Two population segments
The woodcock that nest in Minnesota are part of a population that winters in Louisiana and the Texas Gulf Coast, Dustin said. Birds in the eastern U.S. migrate to Mississippi, Florida and Georgia.
Minnesota is on the western fringe of woodcock range, Dustin says, although a few birds migrate through North Dakota. Mike Szymanski, migratory game bird supervisor for the North Dakota Game and Fish Department in Bismarck, said most of the state’s woodcock nesting occurs along rivers in the far eastern part of the state, the Sheyenne grasslands and the Turtle Mountains.
Dustin says Minnesota woodcock are doing better than birds in other parts of the country because of timber cutting that in turn creates the brushy, new-growth forest habitat the birds need to thrive.
“Minnesota is a bit of an anomaly because on the East Coast, the populations have been steadily declining, and the old farm fields have grown up to mature forest,” Dustin said. “The habitat’s just not there the way it was.”
She says there’s room for more volunteers in Minnesota’s banding program, which recorded its 2,000th woodcock last year.
“There’s more dog people and hunters out there that would love this and particularly women,” Dustin said. “I do think there’s probably a lot of women who love the dog training end of it but don’t care so much about the killing, and this is perfect for that.
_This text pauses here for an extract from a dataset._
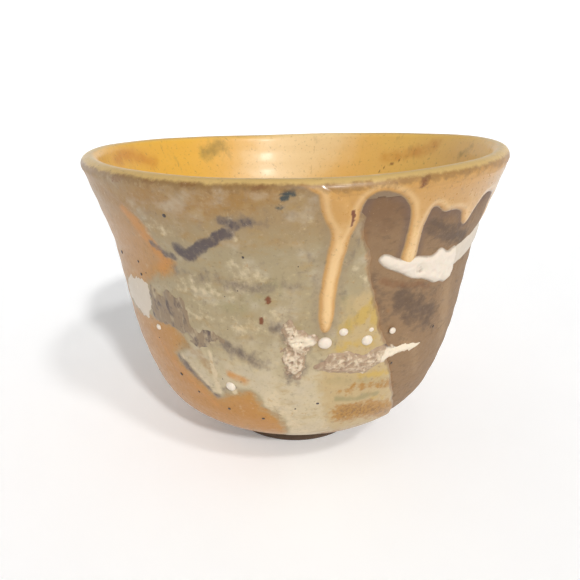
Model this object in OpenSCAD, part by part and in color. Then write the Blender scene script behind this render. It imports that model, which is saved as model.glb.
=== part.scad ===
// Deep matcha bowl: a thrown stoneware body on a trimmed foot ring, with poured glazes and trailed slips.
// Every outside coat is a band of the same outline, so each one lies on the one below it face to face.
// Places on the wall are [bearing, level]: degrees round from the front towards the right, and per cent
// of the height of the marks.

/* [Bowl] */
// Outside diameter at the rim
rim_d = 115; // [92:1:150]
// Height from the table to the top of the lip
height = 85; // [70:1:105]
// Thickness of the glazed wall, which is also the lip's
wall_t = 4.4; // [3:0.1:6]
// Thickness of the floor of the well above the foot
floor_t = 6; // [5:0.5:9]

/* [Curve of the wall] */
// Slope of the underside, up from level
underside_slope = 17.5; // [12:0.5:22]
// Length of the straight underside against the radius of the haunch above it
underside_share = 0.5; // [0.2:0.05:0.8]
// Lean of the wall where the belly meets the round haunch
belly_lean = 23.5; // [18:0.5:28]
// Radius of the slow curve of the belly
belly_r = 88; // [60:1:110]
// Lean of the straight wall, out from upright
wall_lean = 9; // [6:0.5:12]
// Radius of the soft waist under the rim
waist_r = 27; // [15:1:40]
// Lean of the flared rim, out from upright
rim_lean = 17; // [13:0.5:22]
// Length of the flared rim
rim_l = 18; // [10:0.5:20]

/* [Foot] */
// Outside diameter of the foot ring
foot_d = 41; // [32:1:50]
// Height of the foot ring, which is the depth of its recess
foot_h = 6.5; // [5.5:0.5:9]
// Width of the foot ring's wall at the table
foot_w = 6; // [4:0.5:8]
// How far each side of the foot ring draws in towards the table
foot_taper = 0.6; // [0.2:0.1:1.2]

/* [Coats] */
// Thickness of the poured glazes
glaze_t = 0.5; // [0.3:0.1:0.8]
// How far the thick runs stand proud of the glaze
run_t = 1; // [0.6:0.1:1.2]
// How far the white slip stands proud of the glaze
slip_t = 1.2; // [0.6:0.1:1.6]
// How far the thin smears stand proud of the glaze
smear_t = 0.4; // [0.2:0.1:0.6]
// Width of the bare clay left between the foot and the glaze
bare_w = 6; // [3:0.5:9]
// Depth of the inside glaze that folds over the lip
lip_fold = 4.4; // [3.2:0.2:6]
// Depth of the honey collar below that fold
collar_h = 3; // [2:0.2:5]
// Bearing where the honey collar starts
collar_from = 4; // [0:1:4]
// Bearing where the honey collar ends
collar_to = 156; // [130:1:180]
// How far below the top of the lip the marks' full height lies
mark_drop = 2; // [0:0.5:4]

/* [Hidden] */
lip_r = wall_t / 2;
foot_r = foot_d / 2;
floor_z = foot_h + floor_t;
fold_z = height - lip_fold;
collar_z = fold_z - collar_h;
mark_h = height - mark_drop;
collar_level = 100 * collar_z / mark_h;
top_level = 100 * height / mark_h;
glaze_z = foot_h + bare_w * tan(underside_slope);
// Most degrees that one facet of a round bend turns through
bend_step = 6;

// ---- The outline: headings are degrees up from level, going from the foot to the rim ----
function ahead(heading) = [cos(heading), sin(heading)];
function outward(heading) = [sin(heading), -cos(heading)];
// How far a bend of radius one carries the outline from one heading to the next
function bend(from, to) = outward(to) - outward(from);
// The points of a bend after its start, at a distance t outside it; side is -1 for a hollow bend
function bend_points(start, r, from, to, t, side = 1) =
    let (steps = ceil(abs(to - from) / bend_step))
    let (centre = start - side * r * outward(from))
    [for (i = [1 : steps]) centre + (side * r + t) * outward(from + (to - from) * i / steps)];

haunch_end = 90 - belly_lean;
belly_end = 90 - wall_lean;
waist_end = 90 - rim_lean;
lip_centre = [rim_d / 2 - lip_r, height - lip_r];
foot_corner = [foot_r, foot_h];
rim_end = lip_centre + lip_r * outward(waist_end);

// The radius of the haunch and the length of the straight wall close the outline from foot to rim
lower_way = bend(underside_slope, haunch_end) + underside_share * ahead(underside_slope);
wall_way = ahead(belly_end);
gap = rim_end - foot_corner - belly_r * bend(haunch_end, belly_end)
    + waist_r * bend(belly_end, waist_end) - rim_l * ahead(waist_end);
cross_ways = lower_way[0] * wall_way[1] - lower_way[1] * wall_way[0];
haunch_r = (gap[0] * wall_way[1] - gap[1] * wall_way[0]) / cross_ways;
wall_l = (lower_way[0] * gap[1] - lower_way[1] * gap[0]) / cross_ways;
haunch_start = foot_corner + underside_share * haunch_r * ahead(underside_slope);
belly_start = foot_corner + haunch_r * lower_way;
waist_start = belly_start + belly_r * bend(haunch_end, belly_end) + wall_l * wall_way;

// The outside of the wall from the foot to the rim, moved out by t
function skin(t) = concat(
    [foot_corner + t * outward(underside_slope), haunch_start + t * outward(underside_slope)],
    bend_points(haunch_start, haunch_r, underside_slope, haunch_end, t),
    bend_points(belly_start, belly_r, haunch_end, belly_end, t),
    [waist_start + t * outward(belly_end)],
    bend_points(waist_start, waist_r, belly_end, waist_end, t, -1),
    [rim_end + t * outward(waist_end)]);
// The inside of the wall in the same order, moved in by t
function well(t) = skin(-wall_t - t);
// The round of the lip from outside to inside, moved out by t, without its two ends
function lip(t) =
    let (round = bend_points(rim_end, lip_r, waist_end, waist_end + 180, t))
    [for (i = [0 : len(round) - 2]) round[i]];

function backwards(points) = [for (i = [len(points) - 1 : -1 : 0]) points[i]];
function crossing(points, z) = [lookup(z, [for (p = points) [p[1], p[0]]]), z];
// The stretch of an outline above one level, or between two
function above(points, z) = concat([crossing(points, z)], [for (p = points) if (p[1] > z) p]);
function between(points, z0, z1) = concat(
    [crossing(points, z0)],
    [for (p = points) if (p[1] > z0 && p[1] < z1) p],
    [crossing(points, z1)]);

// Places on the wall as seen square on from one bearing
function facing(bearing, places) = [for (p = places)
    let (z = mark_h * p[1] / 100)
    [crossing(skin(0), z)[0] * sin(p[0] - bearing), z]];

// ---- Outlines of the pours, runs and slips: the bearing that each faces, then its places ----
BARE = [70, [[14.5, top_level], [16, 83], [20, 68], [24, 56], [28, 45], [35, 29], [40, 22], [46, 5],
             [124, 5], [118, 50], [125, top_level]]];
YELLOW = [25, [[11, 66], [34, 66], [54, 30], [64, 5], [14, 5], [11, 20], [8, 35], [7, 44], [12, 58]]];
FRONT_ASH = [-12, [[-64, top_level], [-42, 89], [-37, 80], [-32, 74], [-34, 71], [-47, 66], [-62, 62],
                   [-64, 54], [-49, 54], [-38, 53], [-34, 49], [-39, 44], [-26, 31], [-13, 34.5],
                   [-7, 27], [-2, 18], [0, 5], [30, 5], [30, top_level]]];
BACK_ASH = [195, [[160, top_level], [230, top_level], [214, 60], [200, 34], [188, 30], [176, 50]]];
LONG_RUN = [10, [[5, collar_level], [6, 89], [8, 85], [7, 78], [6, 68], [6, 61], [7.5, 56.5], [9, 58],
                 [10, 65], [11, 76], [12, 83], [13.5, 88], [14, collar_level]]];
SHORT_RUN = [29.5, [[25.5, collar_level], [27, 85], [27, 78], [28, 74.5], [30, 73], [32, 75],
                    [31.2, 82], [31.5, 87], [33, collar_level]]];
SIDE_RUN = [47, [[43, collar_level], [45, 86.5], [48.5, 83], [51, 86], [53, collar_level]]];
PATCH = [36, [[21, 76.5], [23, 78], [27, 76.5], [32, 76], [40, 76], [48, 75], [50, 70], [47, 66],
              [42, 66], [34, 69], [24, 74]]];
TRAIL = [58, [[46, 74], [50, 78], [56, 81], [64, 84], [74, 85.5], [74, 84], [64, 80.5], [54, 76], [48, 73]]];
STREAK = [22, [[6, 45.5], [10, 50], [17, 49], [23, 50], [34, 48], [42, 46], [32, 45], [24, 44],
               [17, 41.5], [8, 44]]];
CRUST = [2, [[-4, 59], [0, 60], [3, 56], [5.5, 55], [5.5, 52], [2, 48], [0, 41], [-4, 46]]];
FLASH = [-55, [[-64, 56], [-60, 63], [-46.5, 66], [-47, 60], [-51, 53]]];
SMEAR = [-33, [[-44.5, 65], [-40, 63], [-36, 67], [-31, 63], [-28, 55], [-20, 53], [-26, 49],
               [-36, 52], [-46, 55]]];
// Beads of slip: bearing, level and radius
GLAZE_BEADS = [[13, 56.5, 1.1], [20, 53, 1.5], [21, 56.2, 0.7], [8, 53.5, 1.6], [-20, 37, 1.8],
               [-45, 51.5, 0.9]];
CLAY_BEADS = [[28, 54.5, 1]];

// ---- Solids that several pieces are cut from ----
// A section of the coat between two distances outside the wall and between two levels
module coat_section(t0, t1, z0, z1) {
    polygon(concat(between(skin(t1), z0, z1), backwards(between(skin(t0), z0, z1))));
}

// A full turn of coat from the bare clay to the fold under the lip
module coat(t0, t1) {
    rotate_extrude()
        coat_section(t0, t1, glaze_z, fold_z);
}

// Everything on one side of the axis that an outline takes in
module stencil(outline) {
    rotate([0, 0, outline[0]])
        rotate([90, 0, 0])
            linear_extrude(height = rim_d)
                polygon(facing(outline[0], outline[1]));
}

// The stretch of coat that an outline takes in
module patch(outline, t0, t1) {
    intersection() {
        coat(t0, t1);
        stencil(outline);
    }
}

module collar_turn() {
    rotate([0, 0, collar_from - 90])
        rotate_extrude(angle = collar_to - collar_from)
            children();
}

module collar_room() {
    collar_turn()
        translate([0, collar_z])
            square([rim_d, lip_fold + collar_h]);
}

module beads(places, t0) {
    for (p = places)
        intersection() {
            coat(t0, slip_t);
            rotate([0, 0, p[0]])
                translate([0, 0, mark_h * p[1] / 100])
                    rotate([90, 0, 0])
                        cylinder(h = rim_d, r = p[2], $fn = 24);
        }
}

// ---- Pieces ----
module clay_body() {
    color("#a0866e")
        rotate_extrude()
            polygon(concat(
                [[0, foot_h], [foot_r - glaze_t, foot_h]],
                skin(-glaze_t),
                lip(-glaze_t),
                backwards(above(well(-glaze_t), floor_z - glaze_t)),
                [[0, floor_z - glaze_t]]));
}

module foot_ring() {
    inner_r = foot_r - foot_w;
    color("#4a3b30")
        rotate_extrude()
            polygon([[inner_r, 0], [foot_r - foot_taper, 0], [foot_r - glaze_t, foot_h],
                     [inner_r - foot_taper, foot_h]]);
}

// Lines the well, goes over the lip and ends in a fold outside
module liner_glaze() {
    color("#e3c99a")
        rotate_extrude()
            polygon(concat(
                above(skin(0), fold_z),
                lip(0),
                backwards(above(well(0), floor_z)),
                [[0, floor_z], [0, floor_z - glaze_t]],
                above(well(-glaze_t), floor_z - glaze_t),
                backwards(lip(-glaze_t)),
                backwards(above(skin(-glaze_t), fold_z))));
}

module amber_glaze() {
    color("#c79657")
        difference() {
            coat(-glaze_t, 0);
            collar_room();
            for (outline = [BARE, YELLOW, FRONT_ASH, BACK_ASH])
                stencil(outline);
        }
}

module ash_glaze() {
    color("#aca58f")
        difference() {
            union() {
                patch(FRONT_ASH, -glaze_t, 0);
                patch(BACK_ASH, -glaze_t, 0);
            }
            collar_room();
            for (outline = [BARE, YELLOW, STREAK])
                stencil(outline);
        }
}

module yellow_glaze() {
    color("#c9a95c")
        difference() {
            patch(YELLOW, -glaze_t, 0);
            stencil(BARE);
            stencil(STREAK);
        }
}

module honey_collar() {
    color("#d9b274")
        collar_turn()
            coat_section(-glaze_t, 0, collar_z, fold_z);
}

module long_run() {
    color("#e0bb80")
        patch(LONG_RUN, 0, run_t);
}

module short_run() {
    color("#dcae6c")
        patch(SHORT_RUN, -glaze_t, run_t);
}

module side_run() {
    color("#d9b274")
        patch(SIDE_RUN, -glaze_t, run_t);
}

module white_patch() {
    color("#ece8e4")
        difference() {
            patch(PATCH, -glaze_t, slip_t);
            stencil(SHORT_RUN);
        }
}

module white_trail() {
    color("#e2e2e6")
        difference() {
            patch(TRAIL, -glaze_t, slip_t);
            stencil(PATCH);
        }
}

module white_streak() {
    color("#e4dedb")
        patch(STREAK, -glaze_t, slip_t);
}

module white_crust() {
    color("#dccfc6")
        patch(CRUST, 0, slip_t);
}

module slip_beads() {
    color("#f0ece4") {
        beads(GLAZE_BEADS, 0);
        beads(CLAY_BEADS, -glaze_t);
    }
}

module white_flash() {
    color("#e2e0df")
        patch(FLASH, 0, smear_t);
}

module grey_smear() {
    color("#948a85")
        patch(SMEAR, 0, smear_t);
}

clay_body();
foot_ring();
liner_glaze();
amber_glaze();
ash_glaze();
yellow_glaze();
honey_collar();
long_run();
short_run();
side_run();
white_patch();
white_trail();
white_streak();
white_crust();
slip_beads();
white_flash();
grey_smear();
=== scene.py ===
"""A deep matcha bowl: brown stoneware under poured ash, amber and yellow glazes, honey runs and white slip.

The bowl's form is one outline turned round an axis, warped a little as a hand-made bowl is. Every coat is a
thin closed sheet that lies on that form. Marks on the wall are placed by bearing (degrees round from the
front towards the right) and level (per cent of the height of the low front of the lip).
Sheets are worked out in millimetres and turned to metres when their meshes are made.
"""

import logging
import math
from dataclasses import dataclass, field
from enum import Enum
from functools import partial
from typing import Callable, Iterable, Sequence

import bpy
import numpy as np
from mathutils import Matrix, Vector


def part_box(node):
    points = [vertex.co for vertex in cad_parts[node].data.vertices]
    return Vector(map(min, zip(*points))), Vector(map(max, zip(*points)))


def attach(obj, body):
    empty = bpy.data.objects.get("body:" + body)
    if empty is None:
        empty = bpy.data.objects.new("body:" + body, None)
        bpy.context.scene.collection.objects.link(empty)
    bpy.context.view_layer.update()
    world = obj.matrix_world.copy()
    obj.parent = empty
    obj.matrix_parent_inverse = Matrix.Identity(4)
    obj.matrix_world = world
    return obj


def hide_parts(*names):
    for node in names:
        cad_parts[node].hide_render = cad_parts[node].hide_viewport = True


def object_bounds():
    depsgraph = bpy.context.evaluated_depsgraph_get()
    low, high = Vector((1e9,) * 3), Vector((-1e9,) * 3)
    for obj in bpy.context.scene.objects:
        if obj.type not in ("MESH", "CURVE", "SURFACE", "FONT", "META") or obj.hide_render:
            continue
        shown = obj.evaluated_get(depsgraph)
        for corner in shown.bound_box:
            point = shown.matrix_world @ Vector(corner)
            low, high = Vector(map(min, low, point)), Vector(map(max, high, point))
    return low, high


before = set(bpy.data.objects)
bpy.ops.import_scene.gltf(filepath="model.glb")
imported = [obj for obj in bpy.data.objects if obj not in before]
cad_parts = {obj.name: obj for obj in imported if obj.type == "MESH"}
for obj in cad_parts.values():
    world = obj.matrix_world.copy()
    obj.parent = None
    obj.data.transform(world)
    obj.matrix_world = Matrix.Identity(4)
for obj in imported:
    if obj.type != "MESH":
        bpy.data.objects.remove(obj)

LOG = logging.getLogger("matcha_bowl")
MM = 0.001
ROOT = "root"
CAD_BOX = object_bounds()
# Thickness of the poured coats, in mm
GLAZE_T = 0.5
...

“It’s important research, and the more people we can get doing it, then the more important research we can do.”
Dustin and Kessler concede woodcock banding is a volunteer labor of love–even if it means getting snapped in the face by twigs and picking ticks, sometimes by the dozens, after a day in the field.
“I think it’s pretty obvious that I just love it,” Dustin said. “It’s that combination of the dog work and the chance to be out and the teamwork to get what you’re looking for.
“Bottom line is that rush when the dog slams on point.”